(Requirements):
Print every entry exactly as written.

(Materials provided):
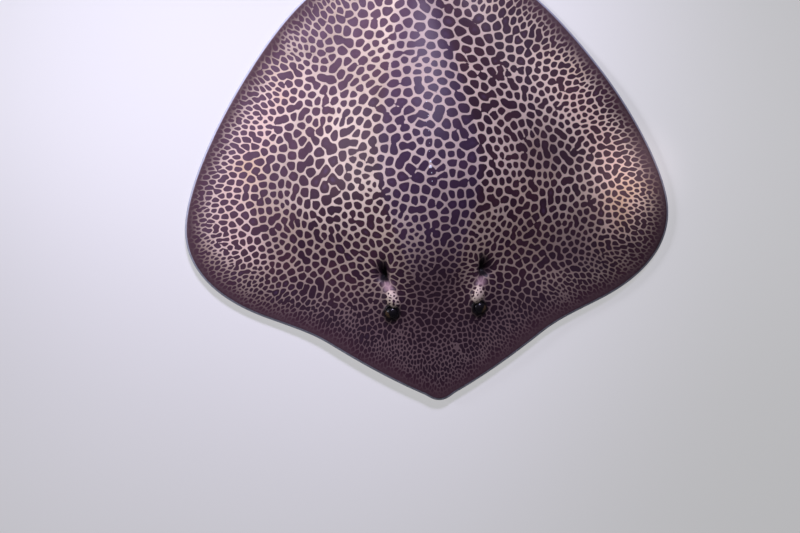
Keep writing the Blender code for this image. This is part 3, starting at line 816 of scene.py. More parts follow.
    def close(self, side: Array, behind: Array, edge: Array) -> tuple[Array, Array]:
        """Heights of the back and of the underside, drawn together in a round rim at the margin."""
        low, high = self.disc.underside(side, behind), self.disc.topside(side, behind)
        near = 1 - np.minimum(edge / self.disc.rim_round, 1.0)
        drawn = (high - low) / 2 * (1 - np.sqrt(np.maximum(1 - near ** 2, 0)))
        return high - drawn, low + drawn

    def build(self, finish: bpy.types.Material) -> bpy.types.Object:
        """Make the skin in a finish and put it in place of the nodes of flesh."""
        disc, root_half = self.disc, self.disc.root_half
        margin = self.margin()
        turn = np.linspace(math.pi, 0, self.cut_points)[1:-1]
        shares = np.cos(turn)
        cut = np.stack([shares * root_half, np.full(len(shares), disc.trunk_end)], 1)
        low_cut = np.stack([np.array(self.low_shares) * root_half,
                            np.full(len(self.low_shares), disc.trunk_end)], 1)
        rim_count = len(margin)

        upper = np.concatenate([margin, cut, self.inset_rows(margin, self.insets),
                                self.lattice(margin, self.top_spacing, self.insets[-1])])
        lower = np.concatenate([margin, low_cut[::-1], self.inset_rows(margin, self.insets[1:]),
                                self.lattice(margin, self.low_spacing, self.insets[-1])])
        upper_faces = self.joined(upper, rim_count + len(cut))
        lower_faces = self.joined(lower, rim_count + len(low_cut))[:, ::-1]
        LOG.info("plan: %d points above, %d below, %d on the rim", len(upper), len(lower), rim_count)

        edge = gap_to(upper, margin)
        edge[:rim_count] = 0
        low_edge = gap_to(lower, margin)
        low_edge[:rim_count] = 0
        top_z, _ = self.close(*upper.T, edge)
        _, low_z = self.close(*lower.T, low_edge)
        low_z = low_z + self.relief.recess(*lower.T) * ease(low_edge / 0.01)
        low_z[:rim_count] = top_z[:rim_count]

        # rows of vertices: above, then below without the rim, then the tail's rings
        start_low = len(upper)
        lower_at = np.concatenate([np.arange(rim_count),
                                   start_low + np.arange(len(lower) - rim_count)])
        rings, ring_marks = self.tail_rings(top_z[rim_count:rim_count + len(cut)],
                                            low_z[rim_count:rim_count + len(low_cut)][::-1],
                                            top_z[0])
        first_ring = start_low + len(lower) - rim_count
        width = rings.shape[1]
        ring0 = np.concatenate([[rim_count - 1], rim_count + np.arange(len(cut)), [0],
                                lower_at[rim_count:rim_count + len(low_cut)][::-1]])
        index = np.concatenate([ring0[None], first_ring + np.arange(rings.shape[0] * width).reshape(
            rings.shape[0], width)])
        a, b = index[:-1], index[1:]
        tube = np.stack([a, np.roll(a, -1, 1), np.roll(b, -1, 1), b], -1).reshape(-1, 4)
        tip = first_ring + rings.shape[0] * width
        cap = np.stack([index[-1], np.roll(index[-1], -1), np.full(width, tip)], 1)

        def placed(points: Array, z: Array) -> Array:
            """Turn plan points and heights into points in metres."""
            return np.stack([points[:, 0], points[:, 1] - disc.origin_behind, z], 1)

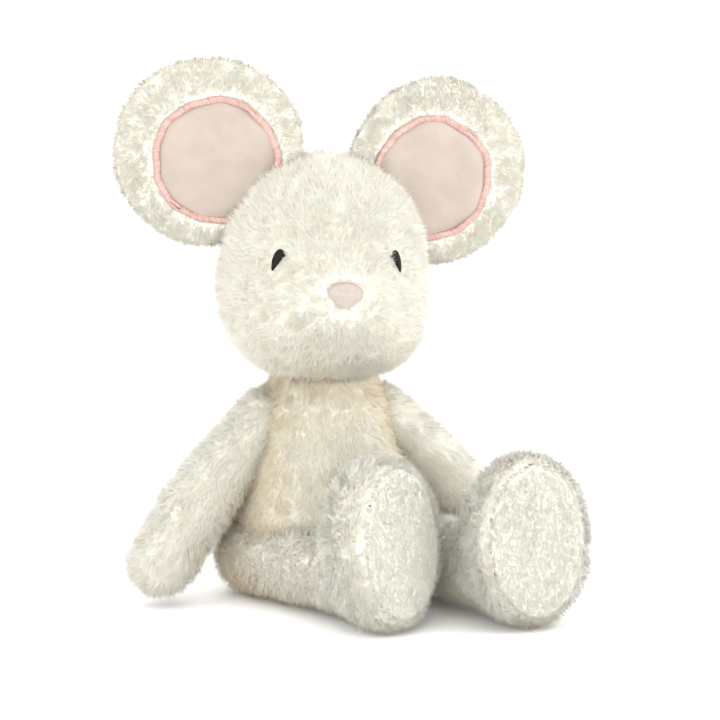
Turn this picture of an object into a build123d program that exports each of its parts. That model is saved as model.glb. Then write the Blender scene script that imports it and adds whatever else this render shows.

(Answer for the task):
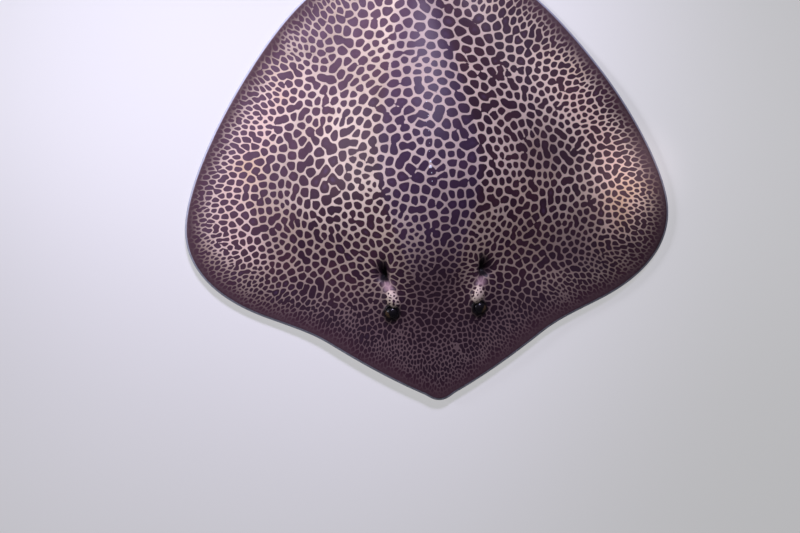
Keep writing the Blender code for this image. This is part 3, starting at line 816 of scene.py. More parts follow.
    def close(self, side: Array, behind: Array, edge: Array) -> tuple[Array, Array]:
        """Heights of the back and of the underside, drawn together in a round rim at the margin."""
        low, high = self.disc.underside(side, behind), self.disc.topside(side, behind)
        near = 1 - np.minimum(edge / self.disc.rim_round, 1.0)
        drawn = (high - low) / 2 * (1 - np.sqrt(np.maximum(1 - near ** 2, 0)))
        return high - drawn, low + drawn

    def build(self, finish: bpy.types.Material) -> bpy.types.Object:
        """Make the skin in a finish and put it in place of the nodes of flesh."""
        disc, root_half = self.disc, self.disc.root_half
        margin = self.margin()
        turn = np.linspace(math.pi, 0, self.cut_points)[1:-1]
        shares = np.cos(turn)
        cut = np.stack([shares * root_half, np.full(len(shares), disc.trunk_end)], 1)
        low_cut = np.stack([np.array(self.low_shares) * root_half,
                            np.full(len(self.low_shares), disc.trunk_end)], 1)
        rim_count = len(margin)

        upper = np.concatenate([margin, cut, self.inset_rows(margin, self.insets),
                                self.lattice(margin, self.top_spacing, self.insets[-1])])
        lower = np.concatenate([margin, low_cut[::-1], self.inset_rows(margin, self.insets[1:]),
                                self.lattice(margin, self.low_spacing, self.insets[-1])])
        upper_faces = self.joined(upper, rim_count + len(cut))
        lower_faces = self.joined(lower, rim_count + len(low_cut))[:, ::-1]
        LOG.info("plan: %d points above, %d below, %d on the rim", len(upper), len(lower), rim_count)

        edge = gap_to(upper, margin)
        edge[:rim_count] = 0
        low_edge = gap_to(lower, margin)
        low_edge[:rim_count] = 0
        top_z, _ = self.close(*upper.T, edge)
        _, low_z = self.close(*lower.T, low_edge)
        low_z = low_z + self.relief.recess(*lower.T) * ease(low_edge / 0.01)
        low_z[:rim_count] = top_z[:rim_count]

        # rows of vertices: above, then below without the rim, then the tail's rings
        start_low = len(upper)
        lower_at = np.concatenate([np.arange(rim_count),
                                   start_low + np.arange(len(lower) - rim_count)])
        rings, ring_marks = self.tail_rings(top_z[rim_count:rim_count + len(cut)],
                                            low_z[rim_count:rim_count + len(low_cut)][::-1],
                                            top_z[0])
        first_ring = start_low + len(lower) - rim_count
        width = rings.shape[1]
        ring0 = np.concatenate([[rim_count - 1], rim_count + np.arange(len(cut)), [0],
                                lower_at[rim_count:rim_count + len(low_cut)][::-1]])
        index = np.concatenate([ring0[None], first_ring + np.arange(rings.shape[0] * width).reshape(
            rings.shape[0], width)])
        a, b = index[:-1], index[1:]
        tube = np.stack([a, np.roll(a, -1, 1), np.roll(b, -1, 1), b], -1).reshape(-1, 4)
        tip = first_ring + rings.shape[0] * width
        cap = np.stack([index[-1], np.roll(index[-1], -1), np.full(width, tip)], 1)

        def placed(points: Array, z: Array) -> Array:
            """Turn plan points and heights into points in metres."""
            return np.stack([points[:, 0], points[:, 1] - disc.origin_behind, z], 1)

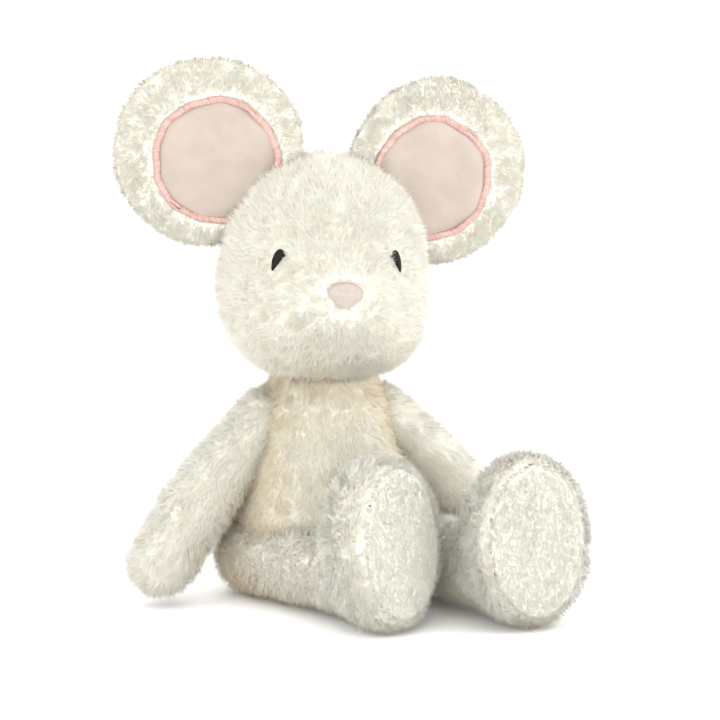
Turn this picture of an object into a build123d program that exports each of its parts. That model is saved as model.glb. Then write the Blender scene script that imports it and adds whatever else this render shows.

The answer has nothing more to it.